Unsigned types in C have modular arithmetic, I think they should be used exclusively when this is needed, or maybe if you absolutely need the full range.
Pointer arithmetic that could overflow would probably involve a heap and therefore be less likely to require a relative, negative offset. Just use the addresses and errors you get from allocation.
Yes, but there are definitely cases where this doesn't apply, for example when deriving an offset from a user pointer. As such this is not a universal solution.
I dont know either.
int somearray[10];
new_ptr = somearray + signed_value;
or
element = somearray[signedvalue];
this seems almost criminal to how my brain does logic/C code.
The only thing i could think of is this:
somearray+=11; somearray[-1] // index set to somearray[10] ??
if i'd see my CPU execute that i'd want it to please stop. I'd want my compiler to shout at me like a little child, and be mean until i do better.
-Wall -Wextra -Wextra -Wpedantic <-- that should flag i think any of these weird practices.
As you stated tho, i'd be keen to learn why i am wrong!
In the implementation of something like a deque or merge sort, you could have a variable that represents offsets from pointers but which could sensibly be negative.
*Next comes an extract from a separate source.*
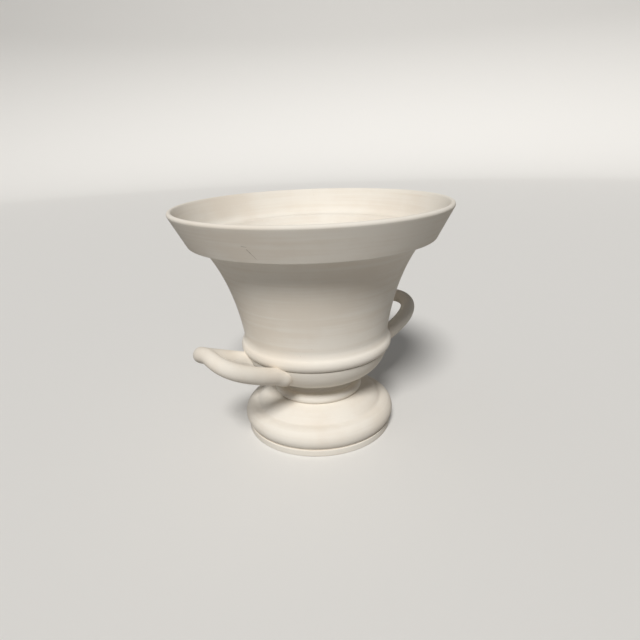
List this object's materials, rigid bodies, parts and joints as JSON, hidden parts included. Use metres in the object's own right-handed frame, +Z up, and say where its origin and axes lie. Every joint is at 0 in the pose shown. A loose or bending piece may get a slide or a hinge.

C developers culturally aren't as particular about theoretical correctness of types as developers in some other languages - there's a lot of implicit casting being used - so you'll typically see an `int` used for this. If you do wish to bring some rigidity to your type system, you may argue that this value is distinct from a general integer which could be used for any arithmetic and definitely not just a pointer. So it should be a signed pointer difference.
Arrays aren't the best example, since they are inherently about linear, scalar offsets, but you might see a negative offset from the start of a (decayed) array in the implementation of an allocator with clobber canaries before and after the data.
Any kind of relative/offset pointers require negative pointer arithmetic. https://www.gingerbill.org/article/2020/05/17/relative-point...
I don't think you can make such a broad statement and be correct in all cases. Negative pointer arithmetic is not by itself a reason to use signed types, except if you are:
1. Certain your added value is negative.
2. Checking for underflows after computation, which you shouldn't.
The article was interesting.
> It makes sense that you should be able to assign a pointer to a size. If the size is signed, this cannot be done due to its smaller capacity.
Why?
By the definition of ptrdiff_t, ISTM the size of any object allocated by malloc cannot be out of bounds of ptrdiff_t, so I'm not sure how can you have a useful size_t that uses the sign bit?
Stroustrup believes that signed should be preferred to unsigned even for values that can’t be less than zero: https://www.open-std.org/jtc1/sc22/wg21/docs/papers/2019/p14...
I've of course read his argument before, and I think it might be more applicable to C++. I exclusively program in C, and in that regard, the relevant aspects as far as I can tell wouldn't be clearly in favour of a signed type. I also think his discussion on iterator signedness mixes issues with improper bounds checking and attributes it to the size type signedness. What remains I cannot see justify using the a signed type other than "just because". I'm not sure it's applicable to C.
I also prefer signed types in C for sizes and indices. You can screen for overflow bugs easily using UBSan (or use it to prevent exploitation).